[ARC5] SCR274 field test
Brian
brianclarke01 at optusnet.com.au
Sat Jul 18 21:26:18 EDT 2015
Hello J,
You are looking at only the steady-state current. Elsewhere in the manual
you will find the start-up current listed. You need to allow for 120 A
start-up on the transmit dynamotor.
73 de Brian, VK2GCE.
On Sunday, July 19, 2015 10:28 AM , you said:
I was hoping that I could run the dual rx/tx setup off of my jeep battery,
but it seems it needs a stiffer deep cycle type to keep up with the load in
transmit.

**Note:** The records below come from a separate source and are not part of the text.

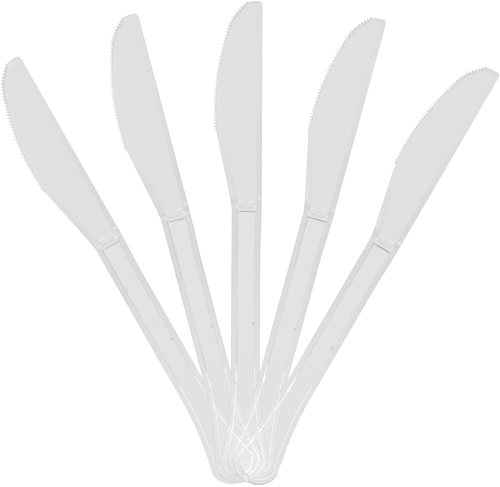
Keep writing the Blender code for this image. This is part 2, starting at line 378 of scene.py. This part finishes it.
def is_painted_highlight(x, y, inset, on_spine):
    """Where a painted highlight lies on a sharp edge: along the panel's edges at the handle's wide end,
    in dashes along the scoop's upper border and at its corners, and in a tick on the neck's spine."""
    band = (inset > HIGHLIGHT_BAND[0]) & (inset < HIGHLIGHT_BAND[1])
    rim = band & (y < HIGHLIGHT_HIGH_Y) & ((x > 0.0) | (y > HIGHLIGHT_LEFT_LOW_Y))
    u = np.abs(x) / SCOOP_HALF_WIDTH
    dashes = (np.abs(y - SCOOP_HIGH) < 0.135 * MM) & (u < 0.92) & (u > 0.25)
    corners = (np.hypot(u - 1.0, (y - SCOOP_LOW[1]) / SCOOP_HALF_WIDTH) < 0.1) & (inset > 1.6 * MM)
    tick = on_spine & (inset > 0.65 * MM) & (inset < 1.05 * MM) & (np.abs(y - 111.9 * MM) < 0.6 * MM)
    return rim | dashes | corners | tick


# ---------------------------------------------------------------- the knife's mesh

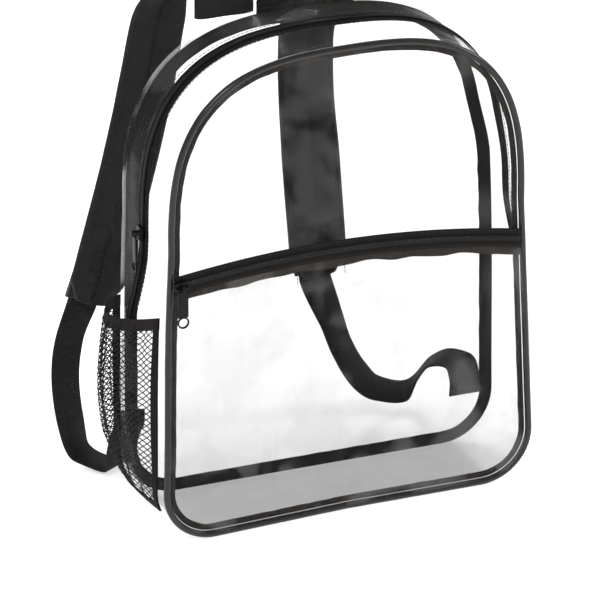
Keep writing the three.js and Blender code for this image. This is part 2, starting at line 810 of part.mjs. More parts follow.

The jeep batter sagged badly and for that matter so did the deep
cycle battery (11v under full load), but it was sufficient to keep things
working.
I think i'm missing something about the nature of dynamotors and batteries
...
With the two transmitter filaments ( 4X 1625) @ 2a and the rx pulling about
2.5a, that's a constant 4.5a, add the dyno in stanby which bring the the
total cw break-in receive mode 7.5a.
The dyno says 9a @ 12V continuous duty for 440v @ 200 ma .That should be a
max of 16.5a a key down. So how can 16.5 amps draw a 130AH battery down to
11v from it's fully charged resting voltage of 12.6v ? ( it recovers on key
up)
When I was using a SMPS, it sounded good, now I've got some chirp due to
power droop.What say you experts?
BTW, I was doing this in "original spec" using a very short wire antenna of
about 35 feet on 80 meters in NVIS config. Loads right up at about 50%
inductance with coupling also about 50%. I like to stick a NE-2 ( leads
shorted together) in the antenna clip on the bc-442 to see how bright I can
make it glow. It tracks well with antenna current.